Do we do this? To what extent does the prevelance of what one might call “management speak” in talking about the Church and its leadership get in the way of a theologically-informed approach to Ministry? As Professor Martyn Percy wrote in 2016 about the reform programme brought in by ++ Welby: “If the changes he is augmenting don’t have a theological root and depth, then the risk is that the change is one of mere pragmatism and expedient managerialism.”
It is sometimes said that whilst history does not repeat itself, historians do; the same thing might be said of large organisations. As anyone who has endured “Management training days” in any organisation will know to their cost, large organisations tend to buy into management-speak, with its “key performance indicators” (KPIs) and “performance targets,” often with the zeal of the neophypte convert. That said, it would be foolish to ignore gems of wisdom embedded in such programmes, though when examined they do seem to have a tendency to be statements of the blindingly obvious heavily disguised by jargon to make them sound more profound. When it comes to the Church, no doubt secular strategic theory has its place, but if it is not informed by faith, then it’s hard to see how the Church distinguishes itself from other organisations. If that is thought desirable, fair enough, but if it is an unintended by-product, that is a different matter.
Martyn Percy’s words here ring true four years after they were written:
Our calling is not to heroically rescue the church, or to save the world. God, in Christ, has already done both of these. It is this God we need to hear more about – and less about how people currently claim to be operating in his name.
Theology is not a detached exercise of the Christian intellect – or at least it ought not to be for a Christian – it is the life of the Body of Christ. As Rowan Williams has commented: “the Church cannot be reformed by human effort and ingenuity, any more than sin can be eradicated by good will.” (Gill & Kendall, Michael Ramsey as theologian, 1995, p. 12). If you define the Church as a human society for promoting certain kinds of behaviour or codes of practice as specified by an elite governing class, or if, in practice, that is what a Church becomes, and if your theology becomes, in effect an exercise in submission to one supreme legitimate source for imperatives in faith and morals, then that runs several sorts of risk – as history shows.
A Church which amounts to a supreme authority to which its members must unquestioningly submit runs the risks inherent in any organisation staffed by human beings. When Lord Acton commented that “power tends to corrupt, and absolute power tends to corrupt absolutely,” he was writing about the history of the Inquisition.
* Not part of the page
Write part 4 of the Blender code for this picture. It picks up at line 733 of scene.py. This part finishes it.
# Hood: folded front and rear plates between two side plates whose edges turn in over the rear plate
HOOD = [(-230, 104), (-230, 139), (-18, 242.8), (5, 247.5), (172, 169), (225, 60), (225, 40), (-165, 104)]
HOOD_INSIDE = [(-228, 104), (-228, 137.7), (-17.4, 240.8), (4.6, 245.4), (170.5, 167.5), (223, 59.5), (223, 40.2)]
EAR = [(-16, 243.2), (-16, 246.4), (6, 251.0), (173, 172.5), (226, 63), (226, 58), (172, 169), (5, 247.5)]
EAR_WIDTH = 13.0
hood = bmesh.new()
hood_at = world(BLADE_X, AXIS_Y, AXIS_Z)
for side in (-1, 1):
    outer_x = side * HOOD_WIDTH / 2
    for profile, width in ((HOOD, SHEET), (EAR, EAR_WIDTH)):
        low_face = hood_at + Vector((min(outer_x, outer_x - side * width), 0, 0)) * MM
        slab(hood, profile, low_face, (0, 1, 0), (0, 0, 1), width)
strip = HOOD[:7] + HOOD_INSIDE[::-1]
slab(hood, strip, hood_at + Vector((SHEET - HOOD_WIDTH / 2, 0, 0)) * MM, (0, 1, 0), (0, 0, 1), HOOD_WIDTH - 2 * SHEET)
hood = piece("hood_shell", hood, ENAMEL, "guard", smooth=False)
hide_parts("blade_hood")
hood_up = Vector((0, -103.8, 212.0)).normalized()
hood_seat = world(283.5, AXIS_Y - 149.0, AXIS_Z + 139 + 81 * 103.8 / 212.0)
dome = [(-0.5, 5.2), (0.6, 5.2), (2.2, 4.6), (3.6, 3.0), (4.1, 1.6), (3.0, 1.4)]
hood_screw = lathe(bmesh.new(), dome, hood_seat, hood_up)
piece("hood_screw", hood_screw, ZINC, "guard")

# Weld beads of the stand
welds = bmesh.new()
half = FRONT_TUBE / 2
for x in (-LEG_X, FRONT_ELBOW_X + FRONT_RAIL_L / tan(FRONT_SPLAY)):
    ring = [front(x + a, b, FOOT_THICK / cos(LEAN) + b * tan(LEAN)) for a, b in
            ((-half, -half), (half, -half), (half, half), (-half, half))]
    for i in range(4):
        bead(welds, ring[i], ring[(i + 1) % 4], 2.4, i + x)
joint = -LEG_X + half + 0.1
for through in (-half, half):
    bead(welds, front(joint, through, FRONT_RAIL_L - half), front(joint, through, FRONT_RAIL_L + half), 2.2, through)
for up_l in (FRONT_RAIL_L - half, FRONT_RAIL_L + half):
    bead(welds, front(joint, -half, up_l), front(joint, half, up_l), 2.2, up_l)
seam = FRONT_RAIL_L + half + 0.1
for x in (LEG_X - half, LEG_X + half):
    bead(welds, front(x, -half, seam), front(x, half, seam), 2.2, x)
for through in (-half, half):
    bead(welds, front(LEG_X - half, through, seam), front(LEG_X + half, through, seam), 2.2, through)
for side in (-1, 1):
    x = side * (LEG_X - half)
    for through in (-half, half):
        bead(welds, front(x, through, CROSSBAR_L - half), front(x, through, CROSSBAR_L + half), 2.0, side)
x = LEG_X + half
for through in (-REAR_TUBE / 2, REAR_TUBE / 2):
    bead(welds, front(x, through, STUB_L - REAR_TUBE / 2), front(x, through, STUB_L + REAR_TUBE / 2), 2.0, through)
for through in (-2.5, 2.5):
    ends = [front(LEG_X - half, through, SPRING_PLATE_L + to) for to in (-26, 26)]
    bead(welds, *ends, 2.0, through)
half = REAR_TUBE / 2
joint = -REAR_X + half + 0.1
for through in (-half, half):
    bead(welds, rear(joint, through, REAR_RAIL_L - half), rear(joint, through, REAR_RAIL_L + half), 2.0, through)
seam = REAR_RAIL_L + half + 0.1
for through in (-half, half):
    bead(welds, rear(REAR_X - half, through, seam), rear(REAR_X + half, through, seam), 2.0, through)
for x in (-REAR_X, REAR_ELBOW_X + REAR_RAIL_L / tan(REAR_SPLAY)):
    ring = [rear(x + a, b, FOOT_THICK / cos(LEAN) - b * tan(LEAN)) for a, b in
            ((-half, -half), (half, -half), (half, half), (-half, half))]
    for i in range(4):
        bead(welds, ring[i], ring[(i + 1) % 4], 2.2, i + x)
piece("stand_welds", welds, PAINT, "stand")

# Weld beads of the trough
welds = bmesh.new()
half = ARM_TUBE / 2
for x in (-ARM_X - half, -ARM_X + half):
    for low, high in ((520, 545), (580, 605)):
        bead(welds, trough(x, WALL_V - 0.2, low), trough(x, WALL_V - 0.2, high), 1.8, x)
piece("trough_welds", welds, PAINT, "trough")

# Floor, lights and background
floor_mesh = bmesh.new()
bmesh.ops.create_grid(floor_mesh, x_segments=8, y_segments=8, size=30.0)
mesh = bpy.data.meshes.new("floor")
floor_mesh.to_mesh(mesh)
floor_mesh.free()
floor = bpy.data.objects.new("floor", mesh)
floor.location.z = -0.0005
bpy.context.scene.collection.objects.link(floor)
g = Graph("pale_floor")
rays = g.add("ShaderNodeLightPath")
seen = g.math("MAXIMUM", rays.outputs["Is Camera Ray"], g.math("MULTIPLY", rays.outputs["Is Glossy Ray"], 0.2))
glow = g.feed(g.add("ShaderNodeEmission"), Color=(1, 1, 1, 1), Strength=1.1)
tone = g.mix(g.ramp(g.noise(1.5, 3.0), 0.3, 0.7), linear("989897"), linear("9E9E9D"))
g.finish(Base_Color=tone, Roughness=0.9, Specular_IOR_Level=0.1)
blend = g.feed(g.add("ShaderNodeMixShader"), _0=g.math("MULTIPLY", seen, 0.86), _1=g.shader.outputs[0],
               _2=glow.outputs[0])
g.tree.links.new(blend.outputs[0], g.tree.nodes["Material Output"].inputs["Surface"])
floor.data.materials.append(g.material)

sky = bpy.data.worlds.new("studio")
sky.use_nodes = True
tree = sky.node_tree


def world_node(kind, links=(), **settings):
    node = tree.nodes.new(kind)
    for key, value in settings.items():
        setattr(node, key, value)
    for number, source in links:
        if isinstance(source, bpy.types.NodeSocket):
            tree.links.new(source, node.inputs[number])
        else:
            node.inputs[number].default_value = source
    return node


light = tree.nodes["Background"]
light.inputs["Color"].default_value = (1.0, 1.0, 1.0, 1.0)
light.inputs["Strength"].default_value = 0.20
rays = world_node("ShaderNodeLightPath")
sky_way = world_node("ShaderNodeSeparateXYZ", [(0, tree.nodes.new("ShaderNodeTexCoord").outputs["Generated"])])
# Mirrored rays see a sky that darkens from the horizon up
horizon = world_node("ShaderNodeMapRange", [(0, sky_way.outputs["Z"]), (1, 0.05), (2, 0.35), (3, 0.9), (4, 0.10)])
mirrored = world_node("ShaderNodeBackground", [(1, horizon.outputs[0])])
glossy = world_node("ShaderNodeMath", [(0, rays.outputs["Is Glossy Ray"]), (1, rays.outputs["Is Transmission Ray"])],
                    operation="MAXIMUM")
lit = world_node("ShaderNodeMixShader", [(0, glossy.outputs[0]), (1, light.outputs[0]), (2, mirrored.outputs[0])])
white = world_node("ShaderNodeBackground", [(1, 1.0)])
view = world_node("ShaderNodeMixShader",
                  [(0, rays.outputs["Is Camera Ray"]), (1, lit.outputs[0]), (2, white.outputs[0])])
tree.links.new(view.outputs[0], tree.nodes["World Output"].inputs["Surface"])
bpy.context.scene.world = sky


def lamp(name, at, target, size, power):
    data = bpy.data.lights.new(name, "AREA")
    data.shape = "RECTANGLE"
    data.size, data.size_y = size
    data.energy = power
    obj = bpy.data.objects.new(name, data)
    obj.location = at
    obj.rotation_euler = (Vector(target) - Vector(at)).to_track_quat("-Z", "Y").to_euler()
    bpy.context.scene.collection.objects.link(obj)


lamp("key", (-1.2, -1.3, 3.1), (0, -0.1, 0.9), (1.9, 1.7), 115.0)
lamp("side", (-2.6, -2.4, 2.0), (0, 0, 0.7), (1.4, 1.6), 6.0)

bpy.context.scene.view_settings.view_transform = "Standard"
As he told the then Bishop of London, Mandell Creighton:
There is no worse heresy than that the office sanctifies the holder of it. That is the point at which the negation of Catholicism and the negation of Liberalism meet and keep high festival, and the end learns to justify the means.
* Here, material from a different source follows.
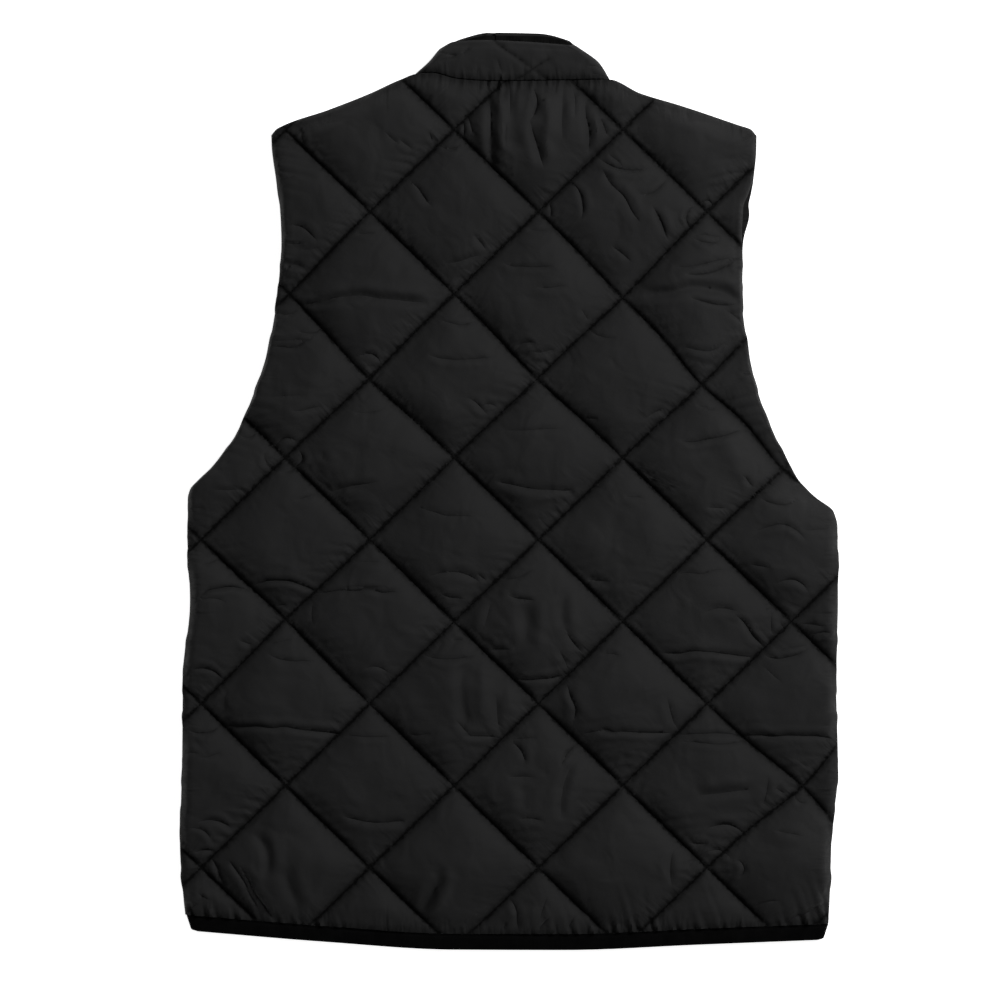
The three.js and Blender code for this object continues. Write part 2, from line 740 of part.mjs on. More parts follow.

Three phenomena tend to accompany such a vision of what Church is: outward conformity out of fear or self interest; conformity because of agreement; nonconformity and schism. The fruits of the former are inward corruption in a whited sepulcre; the fruits of the second are intellectual stagnation and want of lively minds; and the latter, well it usually ends up with the leaders of any particular sect doing precisely what they began by condemning the leaders of their old church for doing: rinse and repeat.
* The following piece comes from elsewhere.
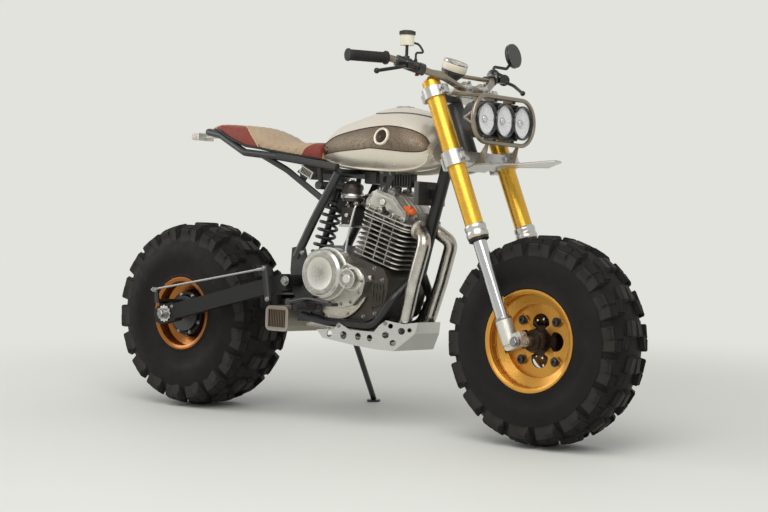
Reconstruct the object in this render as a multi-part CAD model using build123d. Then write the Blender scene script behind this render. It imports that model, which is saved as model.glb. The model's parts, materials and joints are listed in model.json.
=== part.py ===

But if we define the Church as a Divine Epiphany, that is a showing of God’s love for us as revealed in Incarnation and Resurrection, and a revelation to us, albeit through a glass darkly, of what can be known about the Infinite by the finite, then we build on rock. We are Christians, that is we are “in Christ.” We can abandon the limitations imposed by our nature which makes us see the Church as a project begun by Christ through His Apostles, struggling against the forces of darkness in this world, and which needs the application of human wisdom through (take your pick) the Inquisition, the Reformation, schemes of Church planting, better management structures or the like, to survive; it already exists in its fullness which is the Eucharist. The real unity of the Church is a sharing of that sacrifice offered once and for all.
Theology and history point, perhaps, in this direction. In the recent post on Junia, the question was asked “what did St Paul mean by ‘Apostle?'” The Bishop or priest presides at the celebration of the Eucharist in order to let the Messiah act through him (or, in the Anglican understanding, her). The first Apostles were not there by some decree of Canon Law, or because of some semi-occult belief that they had special powers denied to others, but because they represented Christ. It is in that showing that the Church exists in its fullness.
In its language and actions the Church is an assembly which draws us towards a fuller, deeper understanding that through the Incarnation and Resurrection, God’s love is poured out for us, not was poured out, but is poured out. It is because of this, because the Eucharist is the essence of the Church that we have missed it so much.